How to use Vim keybindings to edit commands in Warp
Lucie le Blanc
January 4, 2024
Warp recently released the option to edit commands with Vim keybindings. This setting is now generally available.
Learn how to enable Vim-style editing in Warp and which settings you might want to configure.
What are Vim keybindings and why should you use them?
Vim and Neovim are programs which seek to improve on top of the vi text editor, a modal text editor used in many Unix-based operating systems.
Vim-style editing programs are popular and polarizing. Some developers may find them infuriating to learn. (Insert joke about remembering how to exit Vim here :q!)
However, once you develop the muscle memory, the promise of Vim is that you can edit files and commands much faster without ever needing to reach for your mouse.
Vim editing uses specific keybindings to navigate through text and edit text. For example, in Vim you use ‘j’ to move down instead of ↓ and you can use ‘x’ or ‘d’ to delete characters under a cursor.
If you’re accustomed to these keybindings for editing commands, you may want to enable Vim editing mode in Warp.

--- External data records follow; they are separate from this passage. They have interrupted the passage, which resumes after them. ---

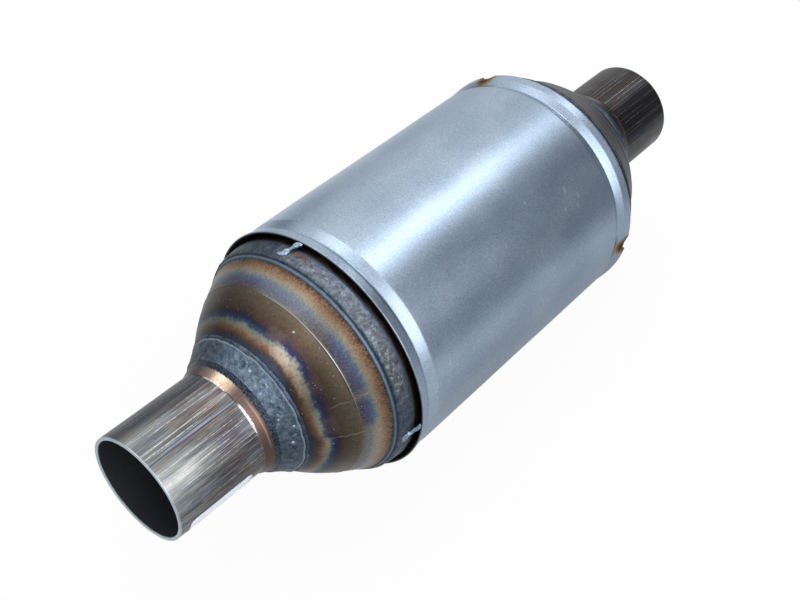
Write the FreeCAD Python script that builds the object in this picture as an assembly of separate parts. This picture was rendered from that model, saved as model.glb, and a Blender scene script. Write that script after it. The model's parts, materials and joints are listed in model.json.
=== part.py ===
"""Weld-in catalytic converter: two domed end cones on a round can, with a heat shield round it.

The exhaust gas runs along X: in through the pipe at the low end of X, out at the high end.
Z is up.  The origin is the middle of the overall length, on the axis.  All sizes are in mm.

One end is drawn as a section in (h, r): h is the distance from the middle of the can, r the
radius.  Both ends use the same sections; only their pipes differ in length.  Round stretches
of a section are short chords of one arc, so that every turned face is a cone or a cylinder.
"""
import FreeCAD, Part
import math
import os

# ---------------------------------------------------------------- driving dimensions
# pipes
pipe_diameter = 50.0
pipe_wall = 1.5
inlet_stub = 44.4              # straight pipe ahead of the flare
outlet_stub = 36.0
flare_angle = 24.0             # half angle of the flared pipe end that lands on the cone
flare_lead = 7.9               # the flare starts this far ahead of the cone's throat

# catalyst brick and the mat round it
brick_diameter = 101.6
brick_length = 127.0
brick_skin = 1.6
cell_pitch = 7.6
cell_wall = 1.0
mat_thickness = 4.9
mat_setback = 11.0             # the mat ends this far short of the brick's faces
mat_joint_gap = 0.6
mat_tongue = 24.0

# can, rolled to fit the mat
can_wall = 1.5
can_length = 179.2
can_seam_gap = 1.0             # slit between the rolled edges, filled by the seam weld
can_seam_width = 4.5
can_seam_height = 0.2
can_seam_angle = 200.0         # off the top, towards -Y

# end cones
cone_wall = 1.5
cone_clearance = 0.1           # slip fit of the skirt in the can
skirt_length = 10.0
shoulder_gap = 0.4             # skirt left showing ahead of the can's edge
shoulder_angle = 29.0          # half angle of the outer, conical zone
shoulder_length = 13.7         # axial, from the skirt's corner to the crease
throat_margin = 0.2            # the hole under the flare is this much larger in radius than the pipe
throat_setback = 25.6          # axial length of the bowl, crease to throat
bowl_bulge = 1.5               # how far the bowl stands out from a straight cone
bowl_chords = 3

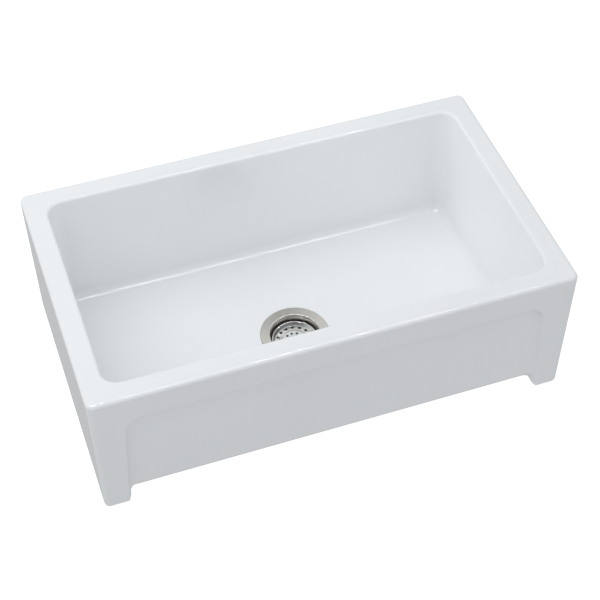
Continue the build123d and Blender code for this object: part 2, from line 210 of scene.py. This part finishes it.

How to enable Vim editing in Warp
Because Warp has its own modern editing capabilities that override the shell, you will need to explicitly enable the option to edit commands with Vim keybindings.
You can enable this using the Command Palette (CMD-P) or by navigating to Settings → Features → Enable with Vim keybindings
There are two options you can configure with Vim keybindings:
“Set unnamed register as system clipboard” lets you configure which clipboard the Vim editing program references when you initiate an operation like copy or yank.By default, Vim will reference its own “clipboard” scoped to the program instead of the MacOS clipboard; setting any unnamed register as the system clipboard will allow the Vim editing mode to access the MacOS clipboard instead
“Show Vim status bar” gives you the option to show an indicator on the command line to reference whether you’re currently in Insert Mode or Visual Mode for navigation. This can be helpful, but if you don’t like extra visual “noise” on your command line you will want to keep this turned off
How to navigate and edit commands with Vim in Warp
With Vim editing for commands enabled, you can use the standard Vim keybindings to switch between modes, navigate through text, insert, edit, paste, yank, and so on.